Sort  (cost=15921589.76..16082302.91 rows=64285258 width=40) (actual time=16299.150..17697.914 rows=4394788 loops=1)
  Sort Key: sub_query._created_at DESC
  Sort Method: external merge  Disk: 116112kB
  Buffers: shared hit=22915 read=7627, temp read=34281 written=34281
  ->  Subquery Scan on sub_query  (cost=2.49..2311035.10 rows=64285258 width=40) (actual time=0.177..13274.895 rows=4394788 loops=1)
        Filter: ((sub_query.word IS NOT NULL) AND (NOT (hashed SubPlan 1)))
        Rows Removed by Filter: 3676303
        Buffers: shared hit=22915 read=7627
        ->  Seq Scan on nps_reports  (cost=0.00..695825.11 rows=129216600 width=88) (actual time=0.073..9781.244 rows=8071091 loops=1)
              Filter: ((comment)::text <> 'undefined'::text)
              Rows Removed by Filter: 844360
              Buffers: shared hit=22914 read=7627
        SubPlan 1
          ->  Seq Scan on stop_words  (cost=0.00..2.19 rows=119 width=4) (actual time=0.016..0.034 rows=119 loops=1)
                Buffers: shared hit=1
Planning time: 0.115 ms
Execution time: 18451.245 ms

CTE Explain

Sort  (cost=17213755.76..17374468.91 rows=64285258 width=40) (actual time=44008.467..45508.786 rows=4394788 loops=1)
  Sort Key: split._created_at DESC
  Sort Method: external merge  Disk: 116112kB
  Buffers: shared hit=23031 read=7531, temp read=34281 written=353942
  CTE split
    ->  Seq Scan on nps_reports  (cost=0.00..695825.11 rows=129216600 width=135) (actual time=0.057..10451.951 rows=8071091 loops=1)
          Filter: ((comment)::text <> 'undefined'::text)
          Rows Removed by Filter: 844360
          Buffers: shared hit=23027 read=7531
  ->  CTE Scan on split  (cost=2.49..2907375.99 rows=64285258 width=40) (actual time=0.162..37888.364 rows=4394788 loops=1)
        Filter: ((word IS NOT NULL) AND (NOT (hashed SubPlan 2)))
        Rows Removed by Filter: 3676303
        Buffers: shared hit=23028 read=7531, temp written=319661
        SubPlan 2
          ->  Seq Scan on stop_words  (cost=0.00..2.19 rows=119 width=4) (actual time=0.009..0.030 rows=119 loops=1)
                Buffers: shared hit=1
Planning time: 0.649 ms
Execution time: 46297.825 ms

Answer 1

CTE's in PostgreSQL are an optimization fence. That means the query planner doesn't push optimizations across a CTE boundary.

• Blog entry about this

I think a lot of this is silly though you can just write it like this.. Here we use CROSS JOIN LATERAL rather than the complex wrapping and NOT EXISTS rather than NOT IN

SELECT word,
  _created_at
FROM nps_reports
CROSS JOIN LATERAL unnest(regexp_split_to_array(
  nps_reports.comment,
  '[^a-zA-Z0-9]+'
)) AS word
WHERE nps_reports.comment <> 'undefined'
  AND nps_reports.comment IS NOT NULL
  AND NOT EXISTS (
    SELECT 1
    FROM stop_words
    WHERE stop_words.stop_word = word
  )
ORDER BY _created_at DESC;

All of that said, whatever you're doing seems to be reinventing FTS. So that's also a bad idea.

Answer 2

@Evan Carroll explained why the CTE takes longer but here is an improved query, that is faster than all solutions listed above.

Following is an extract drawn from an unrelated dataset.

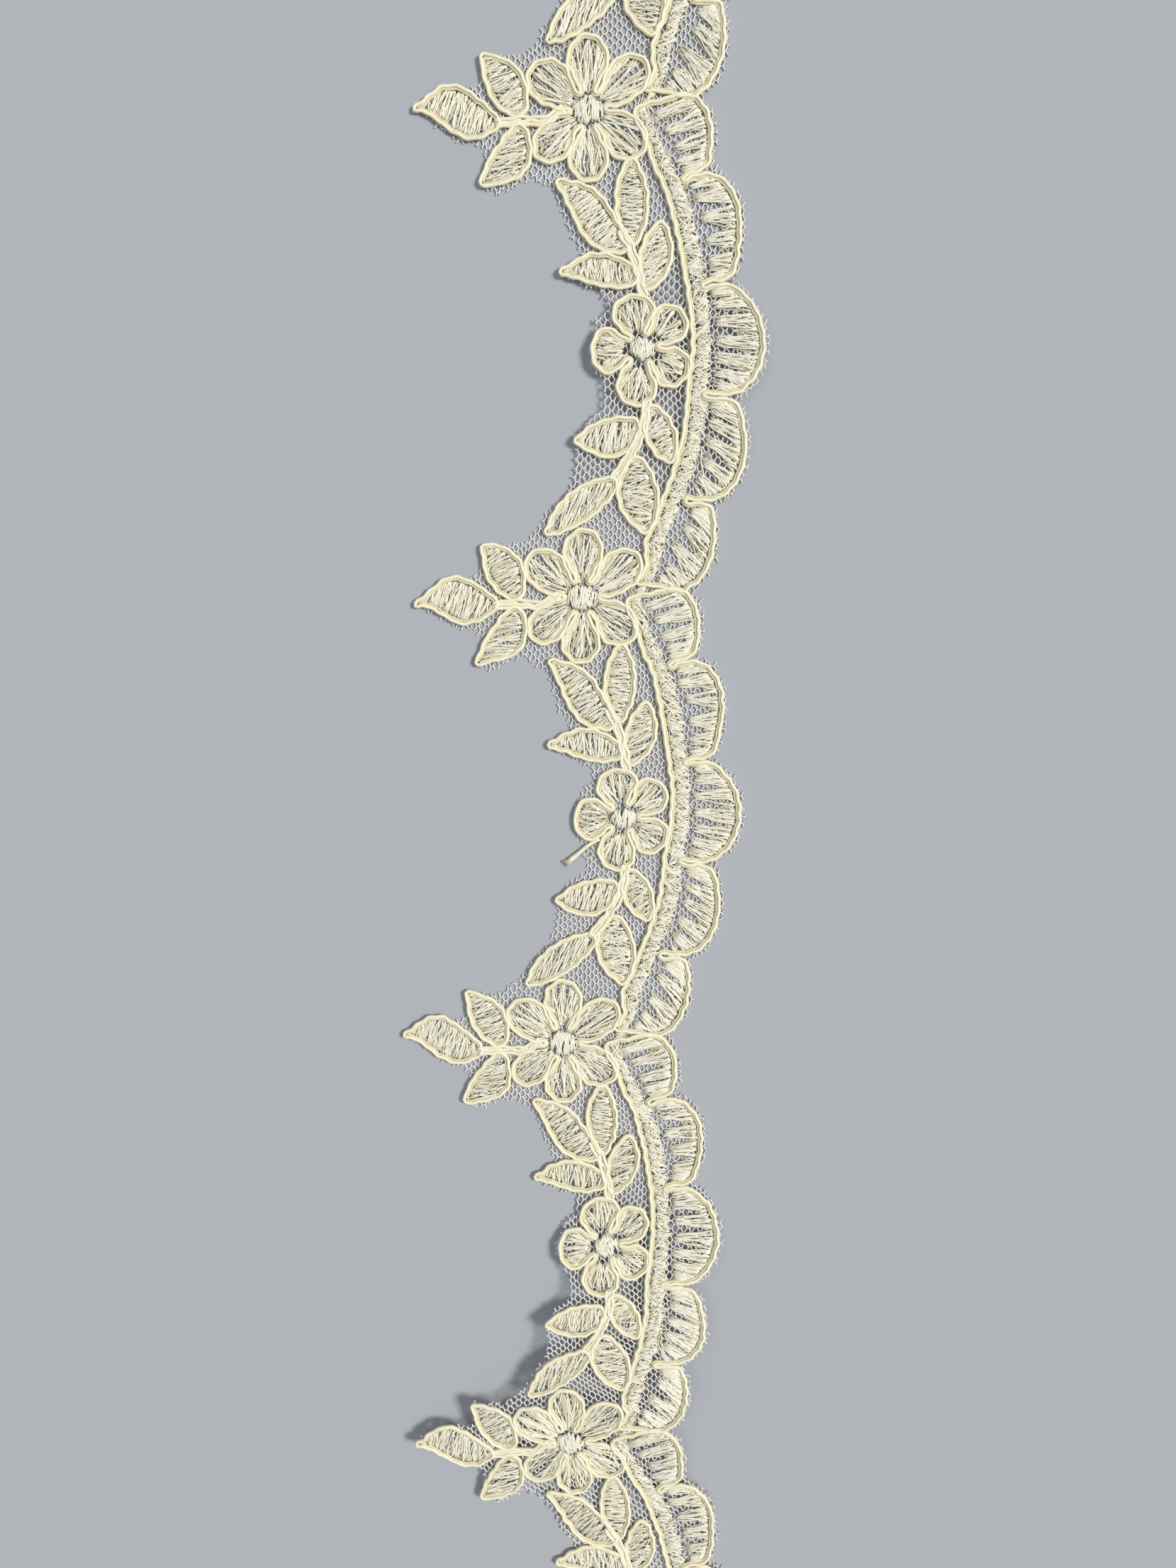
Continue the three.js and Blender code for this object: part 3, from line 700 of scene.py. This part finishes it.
def add_stem(cord, stem, start):
    """Two cords side by side over a third."""
    middle = smooth(moved(stem, start), STEM_STEP)
    for aside in (-STEM_GAP, STEM_GAP):
        add_cord(cord, middle + aside * sideways(middle))
    add_cord(cord, middle, lower=STEM_SINK)


def add_loose_end(cord, start):
    """A cord that leaves its outline, untwisted into fibres at its end."""
    path = smooth(moved(LOOSE_END, start), CORD_STEP)
    open_up = np.linspace(0, 1, len(path))
    wide = CORD * (LOOSE_WIDE + LOOSE_OPENS * open_up**2)
    high = Z_CORD - LOOSE_LOWER + waver(lengths(path), 2 * STITCH, LOOSE_RISE)
    cord.tubes(np.column_stack([path, high])[None], wide[None], wide[None] * LOOSE_FLAT, CORD_SECTION)
    end = path[-1]
    run = (end - path[-2]) / np.linalg.norm(end - path[-2])
    for _ in range(FIBRES):
        aside = rng.uniform(-1, 1)
        turn = FIBRE_SPREAD * aside + rng.normal(0, FIBRE_SPREAD_UNEVEN)
        t = np.linspace(FIBRE_FROM, rng.uniform(*FIBRE_LONG), FIBRE_PLACES)[:, None]
        off = aside * FIBRE_HALF + turn * np.maximum(t, 0)
        flat = end + run * t + left_of(run) * off + rng.normal(0, FIBRE_CRINKLE, (FIBRE_PLACES, 2))
        high = Z_CORD + rng.uniform(*FIBRE_LEVEL) + rng.normal(0, FIBRE_CRINKLE, (FIBRE_PLACES, 1))
        cord.tubes(np.hstack([flat, high])[None], FIBRE, FIBRE, STRAND_SECTION)


def add_curl(fill, start):
    path = smooth(moved(STRAY_CURL, start), CURL_STEP)
    level = np.full(len(path), Z_THREAD)
    fill.tubes(np.column_stack([path, level])[None], CURL, CURL, THREAD_SECTION)


# ---- flowers ----
def petal_leaf(flower, centre, petal):
    out = heading(petal.angle)
    base = centre + flower.boss * PETAL_ROOT * out
    tip = centre + petal.reach * out
    shape = (petal.wide, flower.widest, PETAL_BLUNT, PETAL_POINT, 0, 0)
    return Leaf(base, tip, *shape, petal.angle, PETAL_MIXED)


def petal_fan(flower, centre, petal):
    """The turns of a thread between the boss and a petal's rim, spread like a fan."""
    leaf = petal_leaf(flower, centre, petal)
    out = heading(petal.angle)
    left = left_of(out)
    n = int(round(petal.wide * FAN_THREADS))
    s = np.linspace(-1, 1, n) + rng.normal(0, FAN_UNEVEN, n)
    late = rng.uniform(0, 1, n) < FAN_LATE
    root = np.where(late, rng.uniform(*FAN_LATE_ROOT, n), rng.uniform(*FAN_ROOT, n))
    if flower.bare:
        root = root + rng.uniform(*flower.bare)
    aside = s * (FAN_FOOT + FAN_WIDENS * root)
    near = centre + (flower.boss + root)[:, None] * out + aside[:, None] * left
    early = rng.uniform(0, 1, n) < FAN_EARLY
    t = FAN_END - FAN_SIDE * np.clip(np.abs(s), 0, 1) ** FAN_CURVE
    t = t - rng.uniform(0, FAN_END_UNEVEN, n) - FAN_EARLY_BY * early
    far = np.array([leaf_line(leaf, [ti], np.sign(si), -FAN_IN)[0] for ti, si in zip(t, s)])
    middle = centre + ((far - centre) @ out)[:, None] * out
    outer = np.clip(np.abs(s) / FAN_MIDDLE, 0, 1)[:, None]
    far = middle + (far - middle) * outer + left * (s * FAN_MIDDLE_HALF)[:, None] * (1 - outer)
    return in_turn(near, far)


def half_petal(leaf, centre, boss, gap, side):
    """The cord along one side of a petal, from the hairpin at this angle to near the rim's middle."""
    out = heading(gap)
    off = -side * HAIRPIN_HALF * left_of(out)
    inner = [centre + out * (boss + away) + off * share for away, share in HAIRPIN]
    return inner + list(leaf_line(leaf, HALF_PETAL, side, -OUTLINE / 2))


def flower_path(flower, centre):
    """One line round all petals, with a hairpin towards the boss between each two."""
    angles = [petal.angle for petal in flower.petals]
    angles = [angles[-1] - 360] + angles + [angles[0] + 360]
    path = []
    for i, petal in enumerate(flower.petals):
        leaf = petal_leaf(flower, centre, petal)
        before = (angles[i] + petal.angle) / 2
        after = (petal.angle + angles[i + 2]) / 2
        path += half_petal(leaf, centre, flower.boss, before, -1)
        path.append(leaf_line(leaf, [1.0], 1, -OUTLINE / 2)[0])
        path += half_petal(leaf, centre, flower.boss, after, 1)[::-1]
        path.append(centre + heading(after) * (flower.boss + HAIRPIN_END))
    return path


def add_petals(fill, flower, centre):
    for petal in flower.petals:
        leaf = petal_leaf(flower, centre, petal)
        inside = leaf_outline(leaf, -PETAL_IN)
        for height in PETAL_LAYERS:
            lie = leaf.lie + rng.normal(0, PETAL_TURN)
            add_stitches(fill, zigzag(inside, lie, PETAL_PITCH, leaf.mixed), height)
            add_stitches(fill, petal_fan(flower, centre, petal), height + FAN_OVER)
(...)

See this question for more background.

-- create custom dict (you don't necessarily need to do this)
CREATE TEXT SEARCH DICTIONARY simple_with_stop_words (TEMPLATE = pg_catalog.simple, STOPWORDS = english);
CREATE TEXT SEARCH CONFIGURATION public.simple_with_stop_words (COPY = pg_catalog.simple);
ALTER TEXT SEARCH CONFIGURATION public.simple_with_stop_words ALTER MAPPING FOR asciiword WITH simple_with_stop_words;

-- the actual query

SELECT 
    token.word, 
    nps._created_at
FROM nps_reports nps CROSS JOIN LATERAL UNNEST(to_tsvector('simple_with_stop_words', nps.comment)) token(word)
WHERE nps.comment IS NOT NULL AND
      nps.comment <> 'undefined' AND
      nps.language = 'en-US';

This utilises PostgreSQL's to_tsvector function which does several things depending on the configuration given to it. If used with the simple dictionary, instead of the custom one I made, it will simply split any string into words.

I am also utilising a feature from Postgres 9.3+, the LATERAL keyword, which enables me to pass an argument from the left side of the join to the right side of the join, i.e.: I can pass the comment into UNNEST.

This takes about 10 seconds to execute over the whole database. Compare to the previous fastest method (subquery), which took 18 seconds.